In preparing the first edition we confronted a multitude of points — textual, historical, and theological — on which it was necessary to be satisfied, and we felt it to the reader’s benefit to document many of the answers that we found, either in footnotes, or in the Introduction, Appendices, or Epilogue. The result was a hefty tome well received in academic circles, to whom in format and approach it was geared more than to the monastic or layman seeking guidance in repentance, prayer, and the love of God. One pious friend told us that he trusts the monastery’s translations and felt no need for the constant distraction of footnotes discussing differences in the text; that they would be appropriate for someone studying Greek or Syriac, but not for a devotional book. And a devotional book is what we aim at now.
Thus, we have reduced the amount of footnotes by almost two-thirds. We tallied 1,231 footnotes to the homilies of the first edition. [note 121: Including the Introduction, Appendices, and Epilogue yields 1,628. Chialà’s 406-page work on St. Isaac, which is a straightforward scholarly study, has 1,598 footnotes. Compare with the 1,231 footnotes in our first edition, the three footnotes to the 97 pages of St. Isaac’s writings translated by Kadloubovsky and Palmer in Early Fathers from the Philokalia; for a book of 415 pages, they used 45 footnotes.] Of these, some 350 were simple scriptural references, leaving almost 900 footnotes of explanation. We have reduced the explanatory footnotes to under 300, and have placed the scriptural references in the margin. The great majority of footnotes eliminated were those that gave variant readings; footnotes that helped comprehension of the text were not only retained, but added to.

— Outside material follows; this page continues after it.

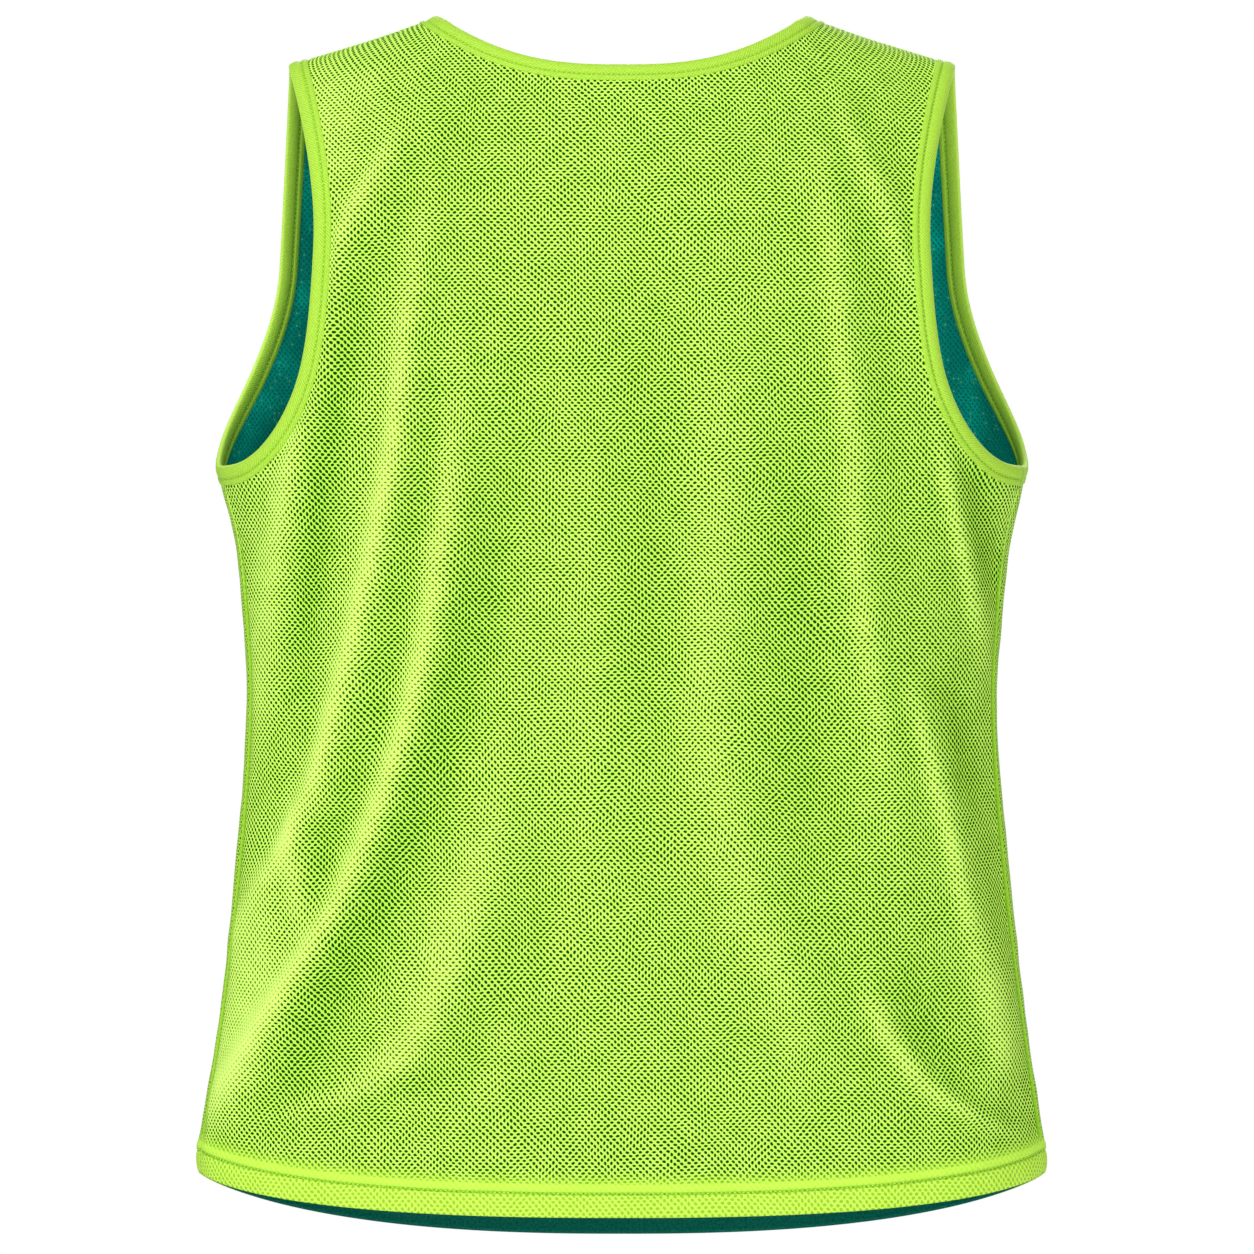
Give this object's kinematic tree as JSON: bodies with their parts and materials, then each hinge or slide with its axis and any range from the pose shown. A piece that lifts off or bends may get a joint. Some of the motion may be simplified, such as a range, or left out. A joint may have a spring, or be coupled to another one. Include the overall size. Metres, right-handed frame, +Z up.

We have also elminated Appendices B and D [note 122: Appendix B contained A Selection from the Book of Grace by Symeon d-Taibutha and An Epistle to Abba Symeon of Caesarea; Appendix D, two homilies by Mar John the Solitary.] which contained texts not by Saint Isaac, and the Epilogue on the History of the Church of Persia; and we have added a Glossary, in Appendix C, of various terms used by Saint Isaac, in a special sense and requiring some explanation.
This edition differs from the first in two other points. First, we have translated from Bedjan’s Syriac printed text two short homilies not included in the first edition, which can be found in Appendix A as Homilies I and III. We have also added some passages that following the Greek were omitted, and expanded various passages that following the Greek were abbreviated, so that we are aware of no significant passage in the Syriac not represented here. Though this edition is shorter than the first overall, it contains more Abba Isaac.
Second, besides correcting a handful of outright mistranslations, we have revised the text here and there. Saint Isaac requires enough effort on the reader’s part as it is, and in places the translation itself made the going rougher than necessary. Wherever we found we could make the meaning easier to grasp without misrepresenting or simplifying the original, we did so. In some homilies onl a clause or two was changed; in others, stretches of text were reworked. In all cases we strove for greater clarity and stricter fidelity to the original. Usually the two went hand in hand, when bringing our translation closer to the original also made it easier to understand; in fact it was not infrequent that the Greek and Syriac agreed even in the details of syntax, and simply by following both more faithfully, the English became clearer. All the same, the hardy of heart who like a challenge will still find it here. Except in the case of obvious typographical errors, no revision or correction was made without consulting the originals.
From the above account, it will be seen that this is truly a new edition, one that is better tailored to the needs of devotional readers, while still maintaining an accuracy exemplary of scholarly integrity. A reader would benefit from both editions, of course, if such scholarly details as variant readings are needed. In such a case, however, I would myself expect a reader concerned with such detail to be working from the originals instead, rather than via translation.
This is a very welcome edition, well worth the wait. I know that it’s popular here amongst the students of Holy Cross Greek Orthodox School of Theology. Several of us have walked over to the monastery to pick up copies from the bookstore. We’re all thankful for their continued work at publishing such consistently excellent publications of such superior material quality. I hope other readers will obtain copies and come to appreciate and benefit from the writings of Saint Isaac as well!